I Don’t Want to Sleep Alone
(Hei yan quan)
With Lee Kang-sheng, Chen Shiang-chyi, Norman Atun.
Malaysia/China/Taiwan/France/Austria , 2006, DCP, color, 115 min.
Min Nan, Malay, Mandarin and Bengali with English subtitles.
DCP source: Strand Releasing
Kuala Lumpur replaces Taipei as Tsai’s metropolis of choice in I Don’t Want to Sleep Alone, but the return to his country of birth certainly doesn’t yield any fondness or nostalgia—a sense only strengthened by the Malaysian Censorship Board’s outlawing of the film. Oppressively grimy, littered with half-built corporate structures and neglected shantytowns, and eventually draped in the smoke of a nearby wildfire, the Malaysian capital is portrayed as an eerie labyrinth of alienation, where vagrants and loners of various cultural backgrounds scrape by on low-paying construction and service jobs.
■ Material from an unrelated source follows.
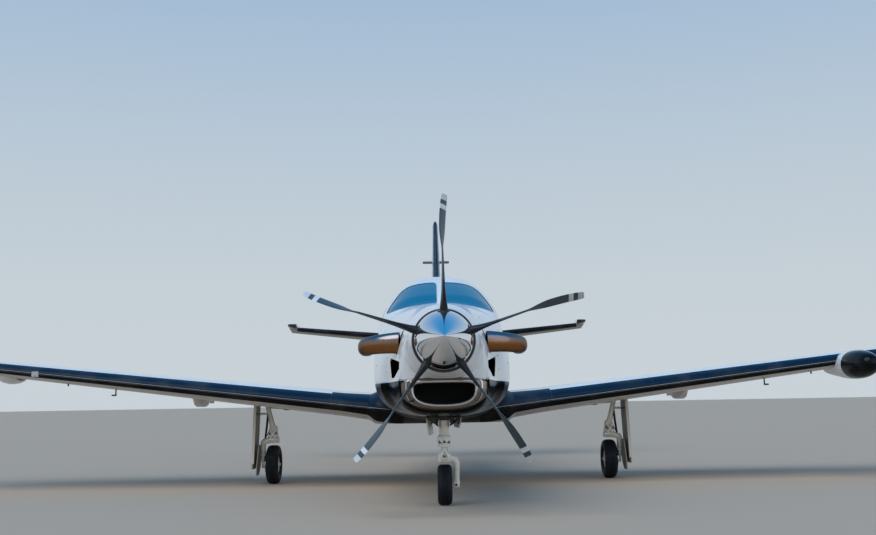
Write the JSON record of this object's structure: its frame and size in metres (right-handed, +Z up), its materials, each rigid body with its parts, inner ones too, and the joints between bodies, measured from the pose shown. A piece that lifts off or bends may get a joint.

Lee Kang-sheng embodies a pair of such figures, both unnamed in the film: one a battered immigrant laborer found on the street by a nurturing young man named Rawang (Norman Atun), the other a paralyzed figure who is taken in by a tender coffee shop waitress (Chen Shiang-chyi). As ever, Tsai makes breathtaking use of space, juxtaposing the cramped and tangled interiors of apartment buildings with the cavernous gorges of multi-story construction sites. A peaceful night’s sleep with a warm body proves to be the elusive objective of the uniformly taciturn ensemble, and, as such, mattresses join Tsai’s rotating set of pet motifs, ultimately featuring prominently in a closing image of exquisite serenity.